CONTAP-484943: Some NFS ops against qtrees taking 5 minutes on 9.16.1
Issue
- After running or upgrading to 9.16.1 occasional NFS ops against qtrees taking 5 minutes before getting a response
- Linux clients with default timeo of 600 (60 seconds), and default retrans of 2 would likely see an NFS server not responding error messages after 3 minutes, and then NFS server ok 2 minutes later.
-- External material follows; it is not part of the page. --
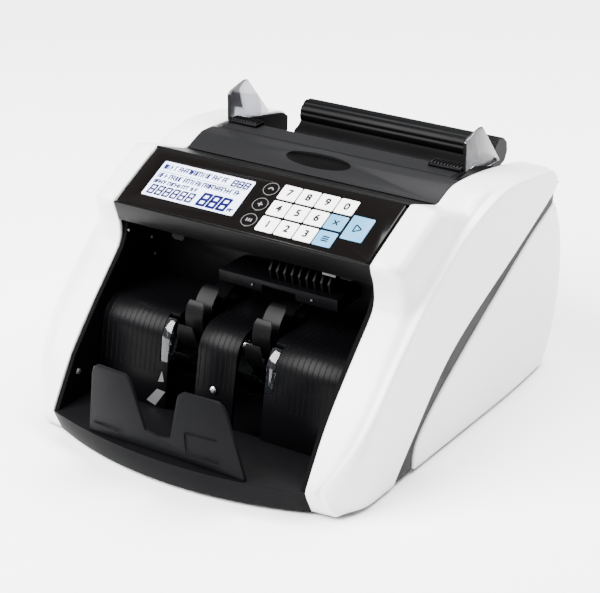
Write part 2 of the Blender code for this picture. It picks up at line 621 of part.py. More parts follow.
def build_pocket():
    """The stack pocket: the M shaped plate in front, the note rests and the outlet behind."""
    half = [(9.2, 33.0), (16.6, 61.5), (18.2, 65.6), (21.6, 68.2), (44.6, 67.2), (48.2, 64.4), (50.0, 60.0),
            (58.9, 16.1)]
    outline = [(-x, z) for x, z in half[::-1]] + [(0.0, 31.6)] + half
    rings = []
    for depth in (0.0, PLATE_DEPTH):
        rings.append([(x, bow(x, FRONT_BOW) + 1.2 - PLATE_LEAN * (z - SEAM_Z) + depth, z)
                      for x, z in outline])
    add_object("stack_plate", mesh_from("stack_plate", *tube_of_sections(rings)), GREY)
    rest_top = REST_CROWN[1] + REST_RADIUS
    crown = arc(REST_CROWN, REST_RADIUS, 178.0, 90.0, 10)
    front = [(39.5, 16.2), (42.8, 38.0), *crown, (REST_BACK, rest_top)]
    prism_x("note_rest_centre", thick_line(front, WALL), -SLOT_X[0], SLOT_X[0], BLACK)
    for side, sign in SIDES:
        x0, x1 = sorted((sign * SLOT_X[1], sign * BODY_HALF))
        rest = prism_x(f"note_rest_{side}", thick_line(front, WALL), x0, x1, BLACK)
        n0, n1 = sorted((sign * (SLOT_X[1] - 1.0), sign * (SLOT_X[1] + PRISM_WIDTH + 0.4)))
        cut(rest, box("sensor_notch", (n0, 30.0, NOTCH_Z[0]), (n1, 58.0, NOTCH_Z[1]), BLACK))
        lens = [(44.4, 46.4), *arc(REST_CROWN, REST_RADIUS, 180.0, 124.0, 7), (57.6, 70.0), (57.6, 60.0),
                (50.4, 46.4)]
        p0, p1 = sorted((sign * SLOT_X[1], sign * (SLOT_X[1] + PRISM_WIDTH)))
        prism_x(f"sensor_prism_{side}", lens, p0, p1, CLEAR)
    wall = [OUTLET_WALL, (OUTLET_WALL[0], 104.0), (112.0, 118.0), (124.0, 128.0)]
    outlet = prism_x("outlet_guide", thick_line(wall, WALL), -BODY_HALF, BODY_HALF, BLACK)
    for sign in (-1.0, 1.0):
        x0 = sign * IMPELLER_X - IMPELLER_HALF - WHEEL_CLEARANCE
        x1 = sign * IMPELLER_X + IMPELLER_HALF + WHEEL_CLEARANCE
        low = (x0, OUTLET_WALL[0] - CUT_PAST, OUTLET_WALL[1] - CUT_PAST)
        high = (x1, OUTLET_WALL[0] + WALL + CUT_PAST, IMPELLER_AXIS[1] + IMPELLER_RADIUS + WHEEL_CLEARANCE)
        cut(outlet, box("wheel_slot", low, high, BLACK))
    ledge = box("ledge", (-22.0, 80.0, 94.0), (66.0, 108.0, 101.5), BLACK)
    cut(ledge, box("gap", (10.5, 79.0, 90.0), (35.6, 88.0, 98.6), BLACK))
    join(outlet, ledge)
    for k in range(RIB_COUNT):
        x = RIB_FIRST + RIB_PITCH * k
        rib = [(108.0, 101.0), (86.0, 101.0), (84.0, 108.0), (92.0, 118.0), (108.0, 122.0), (116.0, 121.0)]
        join(outlet, prism_x("rib", rib, x, x + RIB_WIDTH, BLACK))


def finger_wheel(name, x):
    """A stacking wheel: curved fingers round a hub, turned about the impeller shaft."""
    outline = []
    for k in range(IMPELLER_FINGERS):
        start = 2.0 * math.pi * k / IMPELLER_FINGERS
        reach = np.linspace(0.0, 1.0, 7)
        outer = [(HUB_RADIUS + (IMPELLER_RADIUS - HUB_RADIUS) * t, start + FINGER_SWEEP * t ** 1.3)
                 for t in reach]
        width = [FINGER_ROOT - FINGER_TAPER * t for t in reach]
        outer_side = [(r, a + w / (2.0 * r)) for (r, a), w in zip(outer, width)]
        inner_side = [(r, a - w / (2.0 * r)) for (r, a), w in zip(outer, width)]
        outline += inner_side + outer_side[::-1]
    points = [(r * math.cos(a), r * math.sin(a)) for r, a in outline]
    wheel = prism_x(name, points, -IMPELLER_HALF, IMPELLER_HALF, BLACK, (x, *IMPELLER_AXIS))
    past = IMPELLER_HALF + CUT_PAST
    bore = [(x - past, SHAFT_RADIUS + 0.4), (x + past, SHAFT_RADIUS + 0.4)]
    cut(wheel, turned_x("bore", bore, IMPELLER_AXIS, STEEL, 20))
    return wheel


def pulley_profile(radius):
    x0, x1 = PULLEY_X
    return [(x0 - 1.2, radius + 1.6), (x0, radius + 1.6), (x0 + 0.2, radius), (x1 - 0.2, radius),
            (x1, radius + 1.6), (x1 + 1.2, radius + 1.6), (x1 + 1.2, 1.5)]


def roller_shaft(name, axis, pulley, rollers, look):
    """A shaft with its rollers and, outside the right side plate, its belt pulley."""
    thin = SHAFT_RADIUS
    profile = [(SHAFT_END, 0.6), (SHAFT_END, thin)]
    for x0, x1, radius in rollers:
        profile += [(x0, thin), (x0, radius - 0.8), (x0 + 0.8, radius)]
        profile += [(x1 - 0.8, radius), (x1, radius - 0.8), (x1, thin)]
    profile += [(PULLEY_X[0] - 1.2, thin)] + pulley_profile(pulley)
    return turned_x(name, profile, axis, look, 28)


def build_mechanism():
    roller_shaft("impeller_shaft", IMPELLER_AXIS, IMPELLER_PULLEY, (), STEEL)
    for side, sign in SIDES:
        finger_wheel(f"impeller_{side}", sign * IMPELLER_X)
    near, far = ROLLER_X
    pads = ((-far, -near, 15.0), (near, far, 15.0))
    roller_shaft("feed_roller", FEED_AXIS, FEED_PULLEY, pads, RUBBER)
    bands = ((-70.0, -56.0, 15.5), (-far, -near, 15.5), (near, far, 15.5), (56.0, 70.0, 15.5))
    roller_shaft("counting_roller", COUNTING_AXIS, COUNTING_PULLEY, bands, STEEL)
    drive = [(-12.0, 0.6), (-12.0, 2.0), (60.0, 2.0), (60.0, SHAFT_RADIUS), (PULLEY_X[0] - 1.2, SHAFT_RADIUS)]
    turned_x("motor_pulley", drive + pulley_profile(MOTOR_PULLEY), MOTOR_AXIS, STEEL, 24)
    can = [(-52.0, 16.0), (-50.0, 21.0), (10.0, 21.0), (12.0, 16.0), (12.0, 7.0), (20.0, 7.0)]
    motor = turned_x("main_motor", can, MOTOR_AXIS, STEEL, 32)
    cut(motor, turned_x("shaft_bore", [(-13.0, 2.6), (30.0, 2.6)], MOTOR_AXIS, STEEL, 16))
    join(motor, box("motor_foot", (-44.0, 188.0, 3.0), (4.0, 222.0, 30.0), STEEL))
    build_belt()


def build_belt():
    """The drive belt: the hull of the four pulleys, offset by the gap and the belt's thickness."""
    rims = ((MOTOR_AXIS, MOTOR_PULLEY), (IMPELLER_AXIS, IMPELLER_PULLEY), (COUNTING_AXIS, COUNTING_PULLEY),
            (FEED_AXIS, FEED_PULLEY))
    loops = []
    for extra in (BELT_GAP, BELT_GAP + BELT_THICK):
        loop = []
        for k in range(96):
            heading = 2.0 * math.pi * k / 96
            step = (math.cos(heading), math.sin(heading))
            support = [(c[0] * step[0] + c[1] * step[1] + r, c, r) for c, r in rims]
            _, centre, radius = max(support, key=lambda item: item[0])
            loop.append((centre[0] + (radius + extra) * step[0], centre[1] + (radius + extra) * step[1]))
        loops.append(loop)
    x0, x1 = PULLEY_X[0] + 0.6, PULLEY_X[1] - 0.6
    inner, outer = loops
    rings = []
    for y_in, y_out in zip(inner, outer):
        rings.append([(x0, *y_in), (x1, *y_in), (x1, *y_out), (x0, *y_out)])
    points, faces = tube_of_sections(rings + rings[:1], closed_ends=False)
    count = len(rings) * 4
    faces = [tuple(index % count for index in face) for face in faces]
    add_object("drive_belt", mesh_from("drive_belt", points[:count], faces), RUBBER)


def build_electrics():
    board = box("main_board", (-88.0, 120.0, 8.0), (-8.0, 180.0, 9.6), GREEN)
    for x, y, w, d, h in ((-70.0, 140.0, 14.0, 14.0, 3.0), (-44.0, 152.0, 10.0, 18.0, 2.4),
                          (-24.0, 134.0, 8.0, 20.0, 9.0), (-78.0, 168.0, 16.0, 6.0, 8.0)):
        join(board, box("chip", (x - w / 2, y - d / 2, 9.0), (x + w / 2, y + d / 2, 9.6 + h), BLACK))
    supply = box("power_supply", (24.0, 120.0, 8.0), (88.0, 176.0, 9.6), GREEN)
    for x, y, w, d, h in ((40.0, 148.0, 22.0, 26.0, 24.0), (66.0, 134.0, 10.0, 10.0, 20.0),
                          (70.0, 160.0, 26.0, 5.0, 22.0)):
        join(supply, box("component", (x - w / 2, y - d / 2, 9.0), (x + w / 2, y + d / 2, 9.6 + h), BLACK))
    flange = box("power_inlet", (-66.0, 278.8, 26.6), (-28.0, 280.6, 59.6), BLACK)
    join(flange, box("inlet_body", (-61.8, 258.0, 30.6), (-32.2, 279.4, 55.8), BLACK))
    cut(flange, box("socket", (-58.8, 262.0, 34.0), (-35.2, 290.0, 52.4), BLACK))
    for x in (-52.0, -47.0, -42.0):
        lift = 2.4 if x == -47.0 else 0.0
        join(flange, box("pin", (x - 0.8, 260.0, 41.0 + lift), (x + 0.8, 274.0, 45.0 + lift), STEEL))
    pivot = (-17.0, 273.6, 43.2)
    rocker = [(6.2, -9.0), (8.4, -8.6), (6.4, 0.0), (7.0, 8.8), (4.8, 9.0), (0.0, 5.0), (-2.0, 0.0),
              (0.0, -5.0)]
    prism_x("power_switch", rocker, -6.6, 6.6, BLACK, pivot)


clear_scene()
MACHINE = bpy.data.objects.new("machine_frame", None)
bpy.context.collection.objects.link(MACHINE)
MACHINE.location = Vector((0.0, -(FRONT_Y + BACK_Y) / 2.0, FOOT_DROP)) * MM
build_covers()
build_chassis()
build_panel()
build_keys()
build_hopper()
build_pocket()
build_mechanism()
build_electrics()
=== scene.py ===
import math

import bmesh
import bpy
import numpy as np
from mathutils import Matrix, Vector

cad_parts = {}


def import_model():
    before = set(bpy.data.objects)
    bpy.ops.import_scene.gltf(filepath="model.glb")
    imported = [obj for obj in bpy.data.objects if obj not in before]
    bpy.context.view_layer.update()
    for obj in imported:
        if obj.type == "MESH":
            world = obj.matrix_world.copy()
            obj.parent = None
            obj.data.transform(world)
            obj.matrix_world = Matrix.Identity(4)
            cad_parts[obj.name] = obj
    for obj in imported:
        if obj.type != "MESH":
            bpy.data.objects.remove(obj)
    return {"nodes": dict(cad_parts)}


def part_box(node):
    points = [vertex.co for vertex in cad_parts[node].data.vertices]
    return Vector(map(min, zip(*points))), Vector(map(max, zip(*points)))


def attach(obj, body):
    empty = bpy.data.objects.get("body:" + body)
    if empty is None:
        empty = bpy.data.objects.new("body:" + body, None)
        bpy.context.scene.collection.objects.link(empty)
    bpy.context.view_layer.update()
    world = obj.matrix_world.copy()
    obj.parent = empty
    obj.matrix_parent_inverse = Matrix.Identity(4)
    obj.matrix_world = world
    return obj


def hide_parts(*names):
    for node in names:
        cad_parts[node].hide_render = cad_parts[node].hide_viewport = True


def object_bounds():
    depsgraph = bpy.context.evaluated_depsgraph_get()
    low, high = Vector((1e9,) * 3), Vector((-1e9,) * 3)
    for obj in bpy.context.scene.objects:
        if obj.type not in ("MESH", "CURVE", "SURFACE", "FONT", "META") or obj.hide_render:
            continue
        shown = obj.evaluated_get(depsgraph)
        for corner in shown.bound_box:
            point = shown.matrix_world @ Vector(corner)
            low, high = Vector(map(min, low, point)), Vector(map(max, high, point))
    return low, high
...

- Applications such as IBM MQ which require faster response times may be impacted
- To Identify on the ONTAP side,
- first check for hourly EMS message indicating any number of NFS operations taking over 60 seconds:
Nblade.NfsResponseTraceTriggerHourly:debug]: params: \{'responseCount': '14', 'trigger': '60'} - If OPS taking > 60 seconds are noted, enable nfs server traces:
set diag; nfs server modify -vserver * -trace-enabled true - Look for ems events showing NFS process time (procTime) taking close to 300 seconds:
Nblade.NfsResponseTraceTrigger:debug]: params: \{'clientAddr': '10.1.1.2', 'op': 'NFSv4 COMPOUND', 'vserverId': '#', 'procTime': '297', 'trigger': '60'}
Note:
- To be exposed to this issue, systems must be running ONTAP 9.16.1 (without the fix or workaround for this issue deployed) and must be using qtree exports over NFS.
- This issue is more likely to be seen on higher-end systems with high CPU counts due to the increased concurrency these systems allow.